Der Autorin gelingt hier der Spagat ein ernstes Thema aufzugreifen - im Laufe der Handlung wird sich die Dramatik noch weiter zuspitzen - ohne dabei mahnend den Finger zu erheben oder eine rosarot verklärte heile Welt aufzubauen, in der der Wunsch nach Schlanksein und einem hübschen Äußeren nicht wichtig ist.
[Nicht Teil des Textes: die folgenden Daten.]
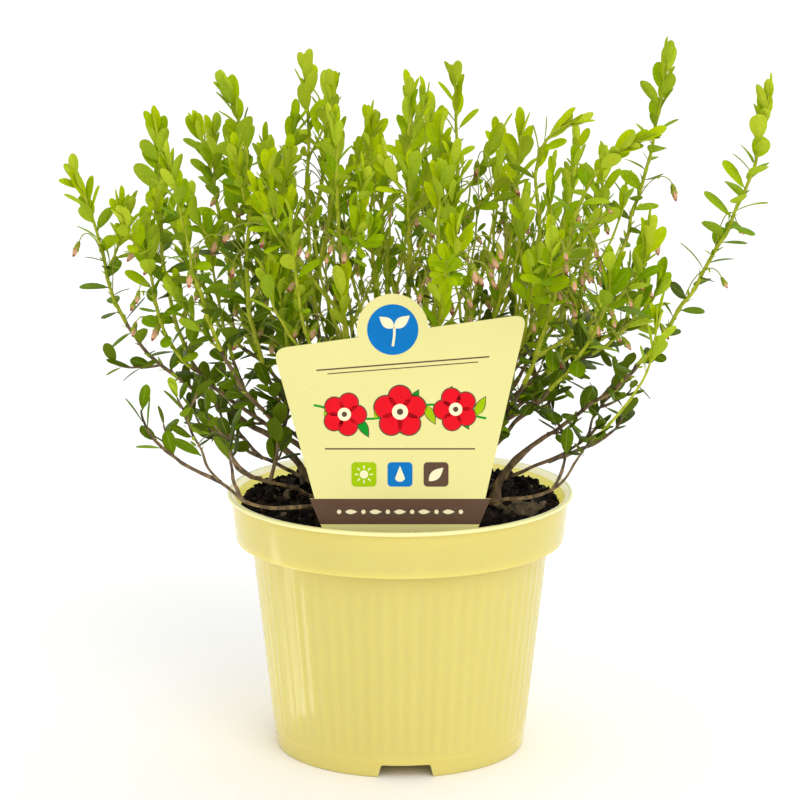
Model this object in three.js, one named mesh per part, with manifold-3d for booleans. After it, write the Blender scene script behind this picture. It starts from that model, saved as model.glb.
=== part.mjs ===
// A potted cranberry: a clump of wiry woody stems that fan out over the rim of a pale yellow nursery pot,
// each stem ending in a mass of upright leafy shoots, with a die-cut plant label standing in the soil.
// Millimetres, +Z up, the origin on the pot's axis at the ground, the front towards -Y.
import * as THREE from 'three';
import { mergeVertices } from 'three/addons/utils/BufferGeometryUtils.js';
import Module from 'manifold-3d';

const wasm = await Module();
wasm.setup();

// The pot: a tapered body under a wider collar with a beaded lip, on a foot ring cut by three notches
const POT = {
  sides: 36,
  height: 98,
  lipRadius: 65,
  lipTall: 1.5,
  lipThick: 2.2,
  collarTop: 63.4,
  collarFoot: 61.8,
  collarFootZ: 80,
  ledgeCorner: 0.8,
  bodyTop: 55.8,
  footRadius: 47,
  wall: 1.6,
  floorZ: 5.2,
  floor: 1.6,
  notches: 3,
  notchWide: 19,
  notchTall: 5,
  notchDeep: 8,
  notchTurn: 2.6,
  drains: 6,
  drainRadius: 4,
  drainRing: 29,
};

// The soil: a plug that fills the pot, flat where the stems stand and falling away towards the wall
const SOIL = { flatRadius: 38, top: 95, edge: 93.6, gap: 0.3 };

// The label: a die-cut card with a round head, a slanted top, a band at its foot and a tongue in the soil
const LABEL = {
  y: -50,
  thick: 0.8,
  lean: 2,
  corner: 5,
  left: { x: -45.6, z: 161.8 },
  right: { x: 45.6, z: 174.4 },
  head: { x: -2.6, z: 168.9, radius: 12.9 },
  card: { half: 30.8, z: 107 },
  band: { half: 32.6, footHalf: 27.5, footZ: 94.5 },
  tongue: { half: 15, tipZ: 84 },
};

// Stems: radii in millimetres at the soil and at the tip, with a flare where they leave the soil, slimmer
// where they lie low, and how far out their feet stand as a share of the way to the crown's edge
const STEM = {
  sides: 5,
  steps: 5,
  foot: 1.15,
  footPerReach: 0.005,
  tip: 0.95,
  lowGirth: 0.75,
  flare: 1.4,
  footShare: 0.27,
};

// A limb's knee, where it has swung out and turns up; the height where woody stem gives over to a leafy
// mass; and how strongly a limb's curve is drawn along its way at its foot, about its knee and at its tip
const KNEE = { z: 148, lowZ: 113, share: 0.72 };
const WOOD = { top: 121, lowTop: 105, sway: 5 };
const DRAW = { foot: 0.4, before: 0.35, after: 0.4, tip: 0.35 };

// The gap between pieces that meet, and the distance within which two vertices are one
const GAP = 0.3;
const MERGE = 0.001;

// Two pieces that would fuse with a face lower than this are nudged apart by a little and fused again
const SLIVER = { least: 0.0015, nudge: 0.03, tries: 6 };

// Shoots: three-sided twigs that carry the leaves
const SHOOT = { sides: 3, step: 26, foot: 0.95, tip: 0.5, sample: 3 };

// Side shoots: how many a mass has at most, where they leave the leading shoot, how far they spread from it
// and how far up beside it they reach, the room they need, and how many headings each may try
const BRANCH = {
  count: 3,
  first: 0.06,
  apart: 0.16,
  sway: 0.08,
  turn: 0.382,
  spread: { least: 11, more: 15 },
  reach: { least: 0.4, more: 0.36 },
  clear: 6,
  tries: 8,
};

// Leaves: a spiral up each shoot, crowding and closing towards its tip, larger than life as they are fewer
const LEAF = {
  length: 15.5,
  width: 8,
  thick: 0.8,
  sunk: 0.25,
  first: 8,
  step: 13.2,
  crowd: 0.8,
  turn: 137.5,
  open: 60,
  shut: 22,
  sway: 12,
  size: { least: 0.8, more: 0.25, sway: 0.12 },
};
const TIP_LEAF = 11;

// How clear a leaf stays of other masses, twigs, stems, the label and the pot's rim
const SPACE = { margin: 0.9, twig: 1.4, stem: 3, label: 6, soil: 3, rim: 10 };

// The furthest that a leaf reaches to either side, to the front or back, and upwards
const REACH = { side: 133, deep: 104, top: 268 };

// A nodding flower bud on a thread-like stalk that arches out from every second leading shoot
const BUD = { every: 2, at: 0.35, turn: 50, out: 13, rise: 10, droop: 0.4, length: 7.5, width: 3 };
const STALK = { radius: 0.55, steps: 3 };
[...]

Gerade indem sie die zweite Protagonistin zum Model macht und an ihr die gerne übersehenen negativen Seiten des Business aufzeigt, macht sie die Diskrepanz zwischen Realität und Wunschtraum noch deutlicher.

 

Neben den beiden wirklich liebenswerten Mädchen, die vor keine leichte Aufgabe beim Erwachsenwerden gestellt werden, können auch die anderen Figuren überzeugen. Der zunächst seltsame Mammut, dessen gutes Herz nicht gleich erkannt wird oder das mahnende Gewissen in Form der alten Baba Polja, die Details der St. Petersburger Belagerung erinnert, aber das fünf Minuten zuvor Gesagte schon vergessen hat.

 

Wlada Kolosowas größte Stärke ist jedoch der Witz und Humor, mit dem sie der trost- und perspektivlosen Vorstadt ebenso wie der heruntergekommenen Model-WG begegnet. Sie findet den richtigen Ton zwischen ironischer Distanz, die erforderlich ist, um die Gegebenheiten auszuhalten, und herzlicher Nähe, die man bei der liebevollen Figurenzeichnung in jeder Zeile erkennt. Ihre Beschreibungen des russischen Alltags lassen den Pragmatismus der Menschen erkennen, die Lage ist nicht gut, aber auch nicht hoffnungslos und so lange man etwas Ordentliches zu essen hat und die Liebsten um sich herum, ist das Leben eigentlich gar nicht so schlecht.

 

Kein Wohlfühlbuch für die Seele, aber ein Roman, der einem mit einem wohlig-zufriedenen Gefühl zurücklässt.